What you have to do: Look through the data below. Show each line where the string "object" occurs.

::::::::::

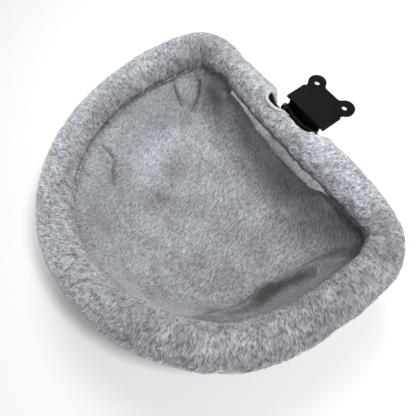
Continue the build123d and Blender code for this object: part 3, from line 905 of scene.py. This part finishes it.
# Soft bulges and hollows: middle, radius and height
bulges = [
    ((-0.177, -0.084, -0.070), 0.017, 0.0055), ((-0.161, -0.103, -0.109), 0.018, -0.0040),
    ((-0.105, -0.167, -0.126), 0.022, -0.0035), ((-0.066, -0.225, -0.127), 0.030, -0.0040),
    ((-0.010, -0.190, -0.128), 0.028, 0.0025), ((-0.130, -0.150, -0.120), 0.020, 0.0030),
]
# The roll of cloth that leans in from the near wall: its crest as (x, y, z, strength), how far it slopes on
# both sides, the groove at its inner foot and the painted shade on the side behind it
roll = {
    "crest": [
        (0.1934, -0.0864, -0.0376, 0.2), (0.1767, -0.0970, -0.0866, 0.7), (0.1663, -0.1209, -0.1100, 1.0),
        (0.1564, -0.1510, -0.1200, 1.0), (0.1549, -0.1844, -0.1168, 1.0), (0.1597, -0.2123, -0.0986, 0.9),
        (0.1544, -0.2407, -0.0811, 0.8), (0.1431, -0.2622, -0.0753, 0.6), (0.1397, -0.2729, -0.0604, 0.4),
    ],
    "height": 0.011, "outside": 0.022, "inside": 0.0070, "wobble": 0.003, "wobbleWide": 0.02,
    "groove": 0.0035, "grooveAway": 0.0155, "grooveWide": 0.0065,
    "behindAway": 0.016, "behindWide": 0.014, "behindShade": 0.76,
}
# Spots of painted shade, in hollows, in the back corners and beside the roll: middle, radius and share taken
# off
shadeSpots = [
    ((-0.105, -0.167, -0.126), 0.020, 0.30), ((-0.130, -0.140, -0.120), 0.014, 0.16),
    ((-0.066, -0.225, -0.127), 0.026, 0.34), ((-0.027, -0.189, -0.128), 0.018, 0.16),
    ((-0.161, -0.103, -0.109), 0.014, 0.34), ((-0.135, -0.262, -0.098), 0.016, 0.16),
    ((0.190, -0.056, -0.045), 0.046, 0.50), ((0.158, -0.180, -0.115), 0.018, 0.42),
    ((0.157, -0.205, -0.107), 0.016, 0.42), ((0.130, -0.262, -0.100), 0.012, 0.35),
    ((-0.140, -0.050, -0.060), 0.032, 0.55),
]
# How much darker the bag is painted: evenly over the whole, with painted shade more towards +X, painted light
# on the left wall, and painted shade at the seam and in creases
bagToneAndShade = {
    "all": 0.31, "right": 0.14, "rightFrom": (-0.03, 0.13),
    "left": 0.31, "leftTo": (-0.168, -0.100), "leftBack": (-0.085, -0.060),
    "seam": 0.55, "seamDown": 0.085, "crease": 0.6, "deepest": 0.8,
}


def bagRow(row):
    # Loop of one row: the side follows a quarter ellipse, the floor runs in to a point
    if row <= bag["sideRows"]:
        lean = math.pi / 2 * row / bag["sideRows"]
        inset = bag["topInset"] + (1 - math.cos(lean)) * (bag["floorInset"] - bag["topInset"])
        corner = bag["topCorner"] + math.sin(lean) * (bag["floorCorner"] - bag["topCorner"])
        loop = outlineLoop(inset, corner, bag["around"])
        return np.column_stack([loop, np.full(len(loop), bag["topZ"] - math.sin(lean) * bag["depth"])])
    share = (row - bag["sideRows"]) / bag["floorRows"]
    edge = outlineLoop(bag["floorInset"], bag["floorCorner"], bag["around"])
    middle = edge.mean(axis=0)
    loop = middle + (edge - middle) * (1 - share)
    height = bag["topZ"] - bag["depth"] - bag["dish"] * math.sin(share * math.pi / 2)
    return np.column_stack([loop, np.full(len(loop), height)])


def tuckUnderRim(loops):
    # The wall's upper edge flares out and follows the rim's form, so that it stays hidden in it
    share = np.arange(bag["around"]) / bag["around"]
    shift, change = formAt(share)
    follow = np.clip(shift - change, *bag["tuck"])[:, None]
    outward = ringFrame(bag["around"])[1]
    for row in range(bag["sideRows"]):
        down = row / bag["sideRows"]
        flare = bag["flare"] * (1 - smoothStep(*bag["flareFade"], down))
        loops[row, :, :2] += outward * (flare + follow * (1 - smoothStep(*bag["tuckFade"], down)))


def unrolled(loops):
    # Places on the flat cloth: each column keeps its direction, with its length measured over the wall
    steps = np.linalg.norm(np.diff(loops, axis=0), axis=2)
    inward = np.concatenate([np.cumsum(steps[::-1], axis=0)[::-1], np.zeros((1, loops.shape[1]))])
    across = loops[0, :, :2] - loops[-1, :, :2]
    across /= np.linalg.norm(across, axis=1)[:, None]
    return inward[..., None] * across[None]


def buildBag():
    rows = bag["sideRows"] + bag["floorRows"]
    bpy.ops.mesh.primitive_grid_add(x_subdivisions=bag["around"], y_subdivisions=rows, size=1)
    cloth = bpy.context.object
    points = readPoints(cloth)
    column = np.round((points[:, 0] + 0.5) * bag["around"]).astype(int) % bag["around"]
    row = np.round((0.5 - points[:, 1]) * rows).astype(int)
    loops = np.stack([bagRow(index) for index in range(rows + 1)])
    tuckUnderRim(loops)
    writePoints(cloth, loops[row, column])
    writeShare(cloth, "down", row / rows)
    flat = unrolled(loops)[row, column]
    layer = cloth.data.attributes.new("flatPlace", "FLOAT_VECTOR", "POINT")
    layer.data.foreach_set("vector", np.column_stack([flat, np.zeros(len(flat))]).ravel())
    selectOnly(cloth)
    bpy.ops.object.mode_set(mode="EDIT")
    bpy.ops.mesh.select_all(action="SELECT")
    bpy.ops.mesh.remove_doubles(threshold=bag["weld"])
    bpy.ops.mesh.normals_make_consistent(inside=True)
    bpy.ops.object.mode_set(mode="OBJECT")
    return cloth


def nearLine(points, line):
    # Distance to a broken line, the nearest place on it, and the strength there
    line = np.array(line)
    least = np.full(len(points), np.inf)
    nearest, strength = np.zeros_like(points), np.zeros(len(points))
    for start, end in zip(line[:-1], line[1:]):
        run = end[:3] - start[:3]
        along = np.clip((points - start[:3]) @ run / (run @ run), 0, 1)
        place = start[:3] + along[:, None] * run
        away = np.linalg.norm(points - place, axis=1)
        closer = away < least
        least[closer] = away[closer]
        nearest[closer] = place[closer]
        strength[closer] = (start[3] + along * (end[3] - start[3]))[closer]
    return least, nearest, strength


def smoothLine(line, count=40):
    # A quadratic B-spline through the neighbourhood of the given points
    line = np.array(line)
    line = np.concatenate([line[:1], line, line[-1:]])
    spots = np.linspace(0, len(line) - 2 - 1e-6, count)
    first = spots.astype(int)
    part = (spots - first)[:, None]
    weights = ((1 - part) ** 2 / 2, 0.5 + part * (1 - part), part ** 2 / 2)
    return sum(weight * line[first + step] for step, weight in enumerate(weights))


def spotSum(points, spots):
    # Soft round spots, each as (middle, radius, height)
    total = np.zeros(len(points))
    for middle, radius, height in spots:
        total += height * np.exp(-(np.linalg.norm(points - middle, axis=1) / radius) ** 2)
    return total


def creaseShape(points):
    # Height and shade of all the creases
    height, shade = np.zeros(len(points)), np.zeros(len(points))
    for crease in creases:
        away, _, strength = nearLine(points, smoothLine(crease["line"]))
        line = strength * np.exp(-(away / crease["width"]) ** 2)
        height -= line * crease["depth"]
        shade = np.maximum(shade, bagToneAndShade["crease"] * line)
    return height, shade


def rollShape(points):
    # Height and shade of the roll; side is the distance from its crest, positive towards the wall
    away, nearest, strength = nearLine(points, smoothLine(roll["crest"]))
    middle = np.array(bag["middle"])
    outer = np.linalg.norm(points[:, :2] - middle, axis=1) > np.linalg.norm(nearest[:, :2] - middle, axis=1)
    side = np.where(outer, away, -away)
    side += noiseAt(points, roll["wobbleWide"], seed=13) * roll["wobble"]
    crest = np.exp(-(side / np.where(side > 0, roll["outside"], roll["inside"])) ** 2)
    groove = np.exp(-((side + roll["grooveAway"]) / roll["grooveWide"]) ** 2)
    behind = np.exp(-((side - roll["behindAway"]) / roll["behindWide"]) ** 2) * (side > 0)
    height = strength * (crest * roll["height"] - groove * roll["groove"])
    return height, roll["behindShade"] * strength * behind


def bagToneAndPaintedLight(points):
    # Even darkening of the cloth, painted light on the left wall and painted shade towards +X
    leftWall = 1 - smoothStep(*bagToneAndShade["leftTo"], points[:, 0])
    leftWall *= 1 - smoothStep(*bagToneAndShade["leftBack"], points[:, 1])
    right = smoothStep(*bagToneAndShade["rightFrom"], points[:, 0])
    return bagToneAndShade["all"] + bagToneAndShade["right"] * right - bagToneAndShade["left"] * leftWall


def foldBag(cloth):
    points, normals, down = readPoints(cloth), readNormals(cloth), readShare(cloth, "down")
    creaseHeight, creaseShade = creaseShape(points)
    rollHeight, rollShade = rollShape(points)
    wave = noiseAt(points, bag["waveWide"], seed=11) * bag["waveHeight"]
    fine = noiseAt(points, bag["fineWide"], seed=12) * bag["fineHeight"]
    height = wave + fine + spotSum(points, bulges) + creaseHeight + rollHeight
    # Painted shade in the creases, behind the roll, in the spots and along the seam
    shade = np.maximum(creaseShade, rollShade) + spotSum(points, shadeSpots)
    shade += bagToneAndShade["seam"] * np.exp(-(down / bagToneAndShade["seamDown"]) ** 2)
    loose = smoothStep(*bag["looseFrom"], down)
    writePoints(cloth, points + normals * (height * loose)[:, None])
    writeShare(cloth, "toneAndPaintedShade", 1 - (1 - bagToneAndPaintedLight(points)) * (1 - np.clip(shade, 0, bagToneAndShade["deepest"])))


def makeBag():
    cloth = buildBag()
    subdivide(cloth, bag["levels"])
    foldBag(cloth)
    shell = cloth.modifiers.new("Solidify", "SOLIDIFY")
    shell.thickness = bag["thick"]
    shell.offset = -1
    applyModifiers(cloth)
    return cloth


bagShell = makeBag()
bagMaterial = plushMaterial("bagPlush", plushLooks["bag"], source="flatPlace", shade="toneAndPaintedShade")
bagPanels = ("bag_back_panel", "bag_side_panel", "bag_floor")
finishPiece(bagShell, "bagShell", "hammock", bagMaterial, *bagPanels, slot="plush_bag")
print("bag made")


# Free edge of lining inside the straight side: it hangs down by ends, and by sag more at sagPlace; its top
# and its two ends are tucked under the rim
hem = {
    "length": 0.220, "ends": 0.0045, "sag": 0.0085, "sagPlace": 0.030, "sagWide": 0.055, "thick": 0.0018,
    "columns": 150, "rows": 8, "levels": 1, "wave": 0.0026, "waveWide": 0.022, "edgeWave": 0.0024,
    "lean": 0.0020, "tuck": 0.0085, "leftEnd": (-0.090, -0.025), "rightEnd": (0.082, 0.109),
    "endTuck": 0.0095, "flatHeight": 0.0158, "area": 0.00290,
}


def makeHem():
    low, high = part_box("hem_flap")
    middle = (low + high) / 2
    bpy.ops.mesh.primitive_grid_add(x_subdivisions=hem["columns"], y_subdivisions=hem["rows"], size=1)
    strip = bpy.context.object
    flat = readPoints(strip)
    x = flat[:, 0] * hem["length"]
    down = 0.5 - flat[:, 1]
    places = np.stack([x, np.zeros_like(x), np.zeros_like(x)], axis=1)
    reach = hem["ends"] + hem["sag"] * np.exp(-((x - hem["sagPlace"]) / hem["sagWide"]) ** 2)
    z = high.z - down * (reach + noiseAt(places, hem["waveWide"], seed=23) * hem["edgeWave"])
    y = middle.y + noiseAt(places, hem["waveWide"], seed=21) * hem["wave"] * down
    y += hem["tuck"] * (1 - down) ** 2 - hem["lean"] * down ** 2
    y += hem["endTuck"] * (1 - fadeBetween(x, hem["leftEnd"], hem["rightEnd"]))
    writePoints(strip, np.stack([x, y, z], axis=1))
    shell = strip.modifiers.new("Solidify", "SOLIDIFY")
    shell.thickness = hem["thick"]
    shell.offset = 0
    applyModifiers(strip)
    subdivide(strip, hem["levels"])
    return strip


strip = makeHem()
# The strip takes the darker copy of the bag's plush, painted shade
hemMaterial = plushMaterial("hemPlushShaded", plushLooks["hem"])
finishPiece(strip, "hemStrip", "hammock", hemMaterial, "hem_flap", slot="plush_bag")
print("hem made")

::::::::::

Worked answer:
Continue the build123d and Blender code for this object: part 3, from line 905 of scene.py. This part finishes it.
    cloth = bpy.context.object
    bpy.ops.object.mode_set(mode="EDIT")
    bpy.ops.object.mode_set(mode="OBJECT")
    strip = bpy.context.object